The goal and purpose of this night is that we might look only to Christ for our fulfillment, our satisfaction, our security, our strength, our meaning and purpose, etc., and not to anything else. God wants us to rest in Him, not only in our enjoyments but also in our adversities. He wants us to be able to say, may “none of these things (people, events, feelings) move me.” (Acts 20:24)

God desires that this dark night free us from all emotional entanglements, so that we can love others unconditionally without the shackles of “self.” Once we are freed from self, we no longer will have the need to judge others, be over-sensitive to them or over-react to them. Since “self has been blotted out, God will give us the ability to love, without fear of rejection or any longing for approval in return.

Instill An Unshakable Trust and Faith

The whole exercise of the dark night of the spirit is to instill in us a real spirit of faith. The goal of this night is for us to be able to walk “trusting in God,” without seeing or feeling Him, but nevertheless, knowing that He is there. When all around us is falling apart, if we can sit before Him without any questions and without any doubts, then the test of our commitment will be established.

Only after every support is taken away (house, job, friends, family, husband, ministry, pastor, church, reputation, etc.,) does our journey to real faith begin. “[He] made Himself of no reputation, and took upon Him the form of a servant, and was made in the likeness of men: And being found in fashion as a man, He humbled Himself, and became obedient unto death, even the death of the cross.” (Philippians 2:7-8)

[Now, again don’t let this make you afraid. This does not mean that God will take away all these things. It simply means that He wants nothing before Him in our lives. If we willingly release these things to Him, He will have no need to take them. Right? However, if we remain afraid to release them to Him, it shows Him that we don’t have that unshakable trust in Him and that we do have other “gods” before Him.]

In this dark night of the spirit, God is testing our faithfulness. Will we believe and trust in Him when everything around us is in disarray? Or will we collapse in utter agony and disbelief and turn the other direction? God wants to get us to a place where we will never challenge His character or His nature again. He wants to build in us an unshakable trust and resolve so that no matter what happens in our soul, we know that He will never leave us or forsake us in our spirit. God wants us to no longer put any trust in ourselves, in others or in our circumstances, but only in Him.
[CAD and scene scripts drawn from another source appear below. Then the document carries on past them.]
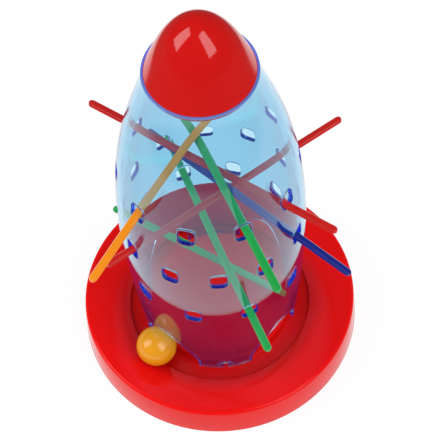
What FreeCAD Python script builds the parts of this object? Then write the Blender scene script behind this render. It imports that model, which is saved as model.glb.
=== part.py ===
import FreeCAD, Part
import math
import os

os.makedirs("parts", exist_ok=True)

# Ball drop game: a red tray, a clear body with rings of holes, a nose cap, loose sticks and a ball.
# Millimetres. +Z is up, the origin is the middle of the tray's foot, and the viewer stands towards -Y.

# Clearances
gap = 0.3

# Clear body: radius of its outside at seven heights, each height counted from the one before
foot_radius = 39.7
skirt_radius = 42.4
belly_radius = 45.5
chest_radius = 44.05
shoulder_radius = 38.4
neck_radius = 29.8
lip_radius = 26.1
skirt_rise = 30.0
belly_rise = 50.0
chest_rise = 44.5
shoulder_rise = 35.0
neck_rise = 30.0
lip_rise = 16.4
lip_lean = 1.6
body_wall = 2.2
body_turn = 0.8
seam_turn = 16.0
leg_count = 4
arch_half_width = 16.7
arch_spring = 5.5
arch_rise = 21.5
arch_side_pull = 7.0
arch_top_pull = 7.0
notch_height = 5.0

# Tray
tray_wall = 2.2
trough_floor = 10.5
trough_width = 6.8
ring_step = 1.5
ring_width = 21.8
ring_rise = 6.4
rim_rounding = 1.7
side_draft = 0.9
hub_step = 6.0
dome_rise = 6.0
dome_fullness = 0.75
rib_width = 1.3

# Nose cap
nose_ledge = 0.9
nose_wall = 2.0
nose_plug_depth = 4.0
nose_low_rise = 8.6
nose_mid_rise = 15.0
nose_high_rise = 7.8
nose_top_rise = 3.2
nose_low_radius = 21.9
nose_mid_radius = 14.8
nose_high_radius = 7.9

# Sticks
stick_width = 4.3
stick_thickness = 2.6
stick_bevel = 0.85
long_stick = 138.0
blue_stick = 120.0
steep_stick = 122.5

# Where the sticks lie: raised ends, inner ends, and how far each stands out of its first hole
red_b_raise = 2.6
orange_raise = 0.1
blue_drop = 5.5
blue_inset = 2.0
blue_aside = 4.5
steep_angle = -6.0
steep_inset = 2.2
steep_lift = 2.4
orange_overhang = 40.8
green_a_overhang = 38.9
green_b_overhang = 23.2
red_a_overhang = 28.2
red_b_overhang = 34.0

# Rings of holes: a hole takes sticks that lie at three levels
hole_play = 3.7
hole_spare = 0.8
hole_corner = 2.4
first_ring_height = 62.9
ring_pitch = 35.4
hole_count = {"low": 10, "middle": 12, "top": 10}

# Ball
ball_radius = 10.25
ball_angle = -138.0

# Sizes that follow
hole_width = stick_width + hole_play
hole_height = 3 * stick_thickness + 4 * gap + hole_spare
body_foot = trough_floor
skirt_height = body_foot + skirt_rise
belly_height = skirt_height + belly_rise
chest_height = belly_height + chest_rise
shoulder_height = chest_height + shoulder_rise
neck_height = shoulder_height + neck_rise
lip_height = neck_height + lip_rise
hub_radius = foot_radius - body_wall - gap
hub_height = trough_floor + hub_step
trough_radius = foot_radius + trough_width
ring_low = trough_floor + ring_step
rim_height = ring_low + ring_rise
rim_radius = trough_radius + ring_width + rim_rounding
tray_foot_radius = rim_radius + side_draft
ring_height = {
    "low": body_foot + first_ring_height,
    "middle": body_foot + first_ring_height + ring_pitch,
    "top": body_foot + first_ring_height + 2 * ring_pitch,
}
# The tools that cut the wall start inside it, and don't meet at the axis
cut_start = lip_radius
cut_length = 2 * belly_radius
up = FreeCAD.Vector(0, 0, 1)


def at(radius, height):
    """A point of a half section that is turned about the Z axis."""
    return FreeCAD.Vector(radius, 0, height)


def line(a, b):
    return Part.LineSegment(a, b).toShape()


def chain(points):
    """Straight edges from point to point."""
    return [line(a, b) for a, b in zip(points, points[1:])]


def smooth(points, start, end):
    """A smooth curve through the points, with its directions at both ends."""
    curve = Part.BSplineCurve()
    curve.interpolate(Points=points, InitialTangent=start, FinalTangent=end)
    return curve


def turned(edges, angle=360):
    """The solid that a closed half section sweeps about the Z axis."""
    face = Part.Face(Part.Wire(edges))
    return face.revolve(FreeCAD.Vector(0, 0, 0), up, angle)


def about_axis(shape, angle):
    """A copy of the shape, turned about the Z axis by an angle in degrees."""
    copy = shape.copy()
    copy.rotate(FreeCAD.Vector(0, 0, 0), up, angle)
    return copy


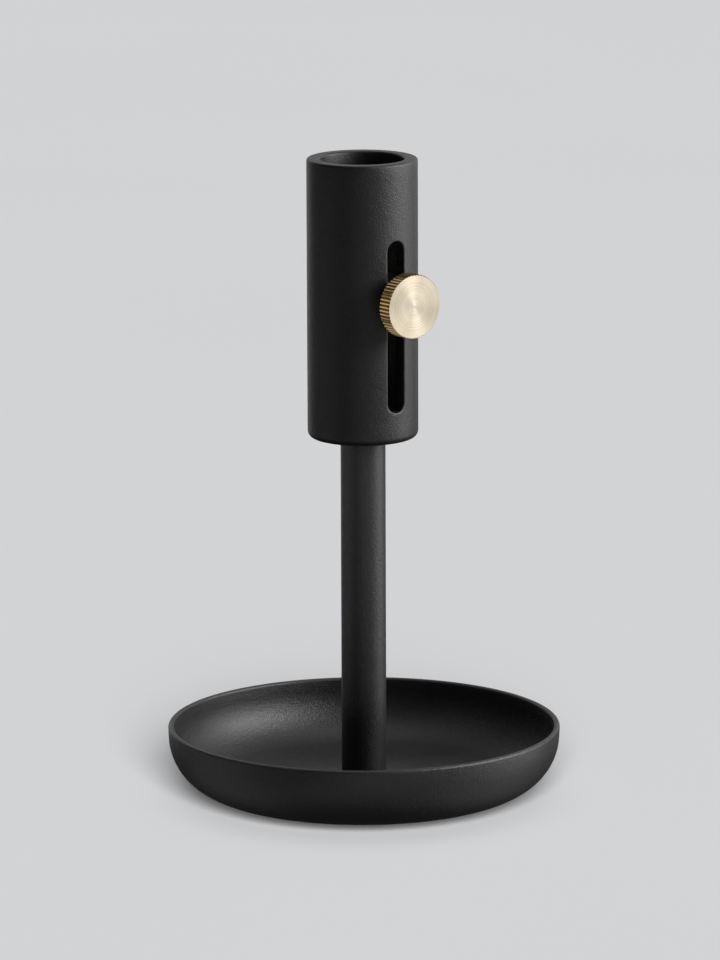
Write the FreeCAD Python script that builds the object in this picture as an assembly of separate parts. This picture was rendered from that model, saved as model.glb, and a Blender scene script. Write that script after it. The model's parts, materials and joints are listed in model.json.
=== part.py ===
"""Candlestick for one dinner candle, with a drip dish, a slim stem and a slotted tube.

A piston inside the tube carries the candle. A brass thumb knob reaches it through the slot:
loosened, it slides the candle up as it burns down, and tightened, it clamps the piston.
Units are millimetres. +Z is up, the origin is the centre of the resting face, and the slot
and the knob face -Y.
"""
import FreeCAD, Part
import math
import os
from FreeCAD import Vector

# --- resting felt and drip dish ------------------------------------------------------
FELT_THICK = 1.0
FELT_INNER_R = 19.0
FELT_OUTER_R = 28.0
DISH_RIM_R = 53.5               # outside of the rim
DISH_HEIGHT = 19.5              # underside of the floor to the top of the rim
SHEET = 1.6                     # spun steel sheet with its coating
FLOOR_R = 28.4                  # where the flat floor starts to rise
FLOOR_ARC_R = 53.0              # shallow arc that leaves the floor
FLOOR_ARC_TURN = math.radians(14.7)
WALL_TURN = math.radians(87.8)  # slope of the wall where it meets the rim
CROWN_RISE = 2.6                # raised middle, which makes room for the screw head
CROWN_FLAT_R = 8.0
CROWN_FOOT_R = 18.0
DISH_HOLE_R = 2.2

# --- stem and its two screws ---------------------------------------------------------
STEM_R = 6.1
STEM_CHAMFER = 0.4
SCREW_R = 1.98                  # M4 shank
TAPPED_R = 2.0
TAPPED_DEPTH = 13.0
DRILL_TIP = 1.2
BASE_WASHER_R = 6.0
BASE_WASHER_THICK = 1.0
BUTTON_HEAD_R = 3.8
BUTTON_HEAD_HEIGHT = 2.2
BUTTON_TOP_R = 2.3
BUTTON_EDGE = 0.3               # straight edge of the head under its dome
BASE_SCREW_LENGTH = 12.0
STEM_SCREW_LENGTH = 14.0
COUNTERSUNK_R = 3.9
COUNTERSUNK_GAP = 0.1
HEX_KEY = 2.5
HEX_DEPTH = 1.4

# --- candle tube ---------------------------------------------------------------------
TUBE_BOTTOM = 99.4 + FELT_THICK
TUBE_LENGTH = 76.3
TUBE_R = 15.0
BORE_R = 11.2
MOUTH_R = 11.4                  # eased bore that a dinner candle is pushed into
MOUTH_DEPTH = 15.0
RIM_OUTER_ROUND = 0.9
RIM_INNER_ROUND = 0.7
BOTTOM_ROUND = 2.0
BOTTOM_BEVEL = 0.3
PLUG_THICK = 5.0
PLUG_INSET = 0.3                # the plug sits this far up inside the tube
SLOT_WIDTH = 5.3
SLOT_BOTTOM = TUBE_BOTTOM + 8.8
SLOT_TOP = TUBE_BOTTOM + TUBE_LENGTH - 20.9

# --- candle platform, knob and the parts that join them ------------------------------
KNOB_Z = TUBE_BOTTOM + TUBE_LENGTH - 37.45
PLATFORM_R = 11.1
PLATFORM_HEIGHT = 10.0
PLATFORM_BEVEL = 0.6
SEAT_R = 9.6                    # shallow recess that keeps a soft candle foot centred
SEAT_DEPTH = 0.8
STUD_R = 2.48                   # M5 set screw
STUD_LENGTH = 16.0
STUD_HOLE_R = 2.55
STUD_TIP_ROOM = 1.2
STUD_BEVEL = 0.5
WASHER_R = 4.2
WASHER_HOLE_R = 2.6
WASHER_CREST = 0.6              # thickness where its hollow face meets the front of the tube
WASHER_GAP = 0.035              # left between the clamp washer and the tube
HEAD_R = 8.7
HEAD_THICK = 4.1
HEAD_BEVEL = 0.15
HEAD_FACE = 22.75               # front of the knob from the tube's axis
NECK_R = 4.0
KNOB_BORE_R = 2.5
KNOB_BORE_END = 1.4             # brass left between the stud and the front of the knob
KNURL_TEETH = 54
KNURL_DEPTH = 0.38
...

The further removed we can get from sight (and from our faith relying on our sight), the more deeply we will enter into real faith and intimacy with God.

God wants us to cut off any reliance we have on “other things” besides Himself and He wants us to get to the point where we can truly say, and mean, “none of these things move me.” (Acts 20:24) In other words, we won’t allow any of the hard things in our life “move us” from the intimacy that we are experiencing with Christ. This attitude will begin to occur when we come to realize how much God loves us and that everything He allows in our lives is “Father-filtered.” The ultimate place He wants us to be, is where we can experience an unconditional trust and faith in Him in “all” things. This is where we will be able to say, no matter what is occurring in our lives, “Though [You] slay me, yet will I trust [You]…” (Job 13:15) “…because [You are always] at my right hand.” (Psalm 16:8)
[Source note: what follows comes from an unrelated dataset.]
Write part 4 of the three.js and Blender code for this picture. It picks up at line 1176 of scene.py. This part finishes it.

The bottom line is, the further removed our faith is from resting on our feelings and our sight, the closer we are to true faith in God.

Abandon Ourselves to God’s Will

One of God’s most important goals during the night of the spirit, I believe, is to show us the difference between relying upon our own human expectations and presumptions and being completely abandoned to God’s will.

The turning point in my own life came when I finally realized that abandonment to God’s will and “human expectations” could not co-exist in my soul. In other words, if I put my eyes upon any other thing (any promises, any circumstances, any visions, any people) other than God and His Word, that human expectation would end up becoming, once again, disappointed hope.

Our expectation can only be in God and His faithfulness, not in some promise or vision or prophecy. When we receive God’s promises through various means, we often make the mistake of putting our hope in those things, rather than in the Creator who gave them. Our eyes, our hope and our expectation should only be in the Person of Jesus, His character and His Word.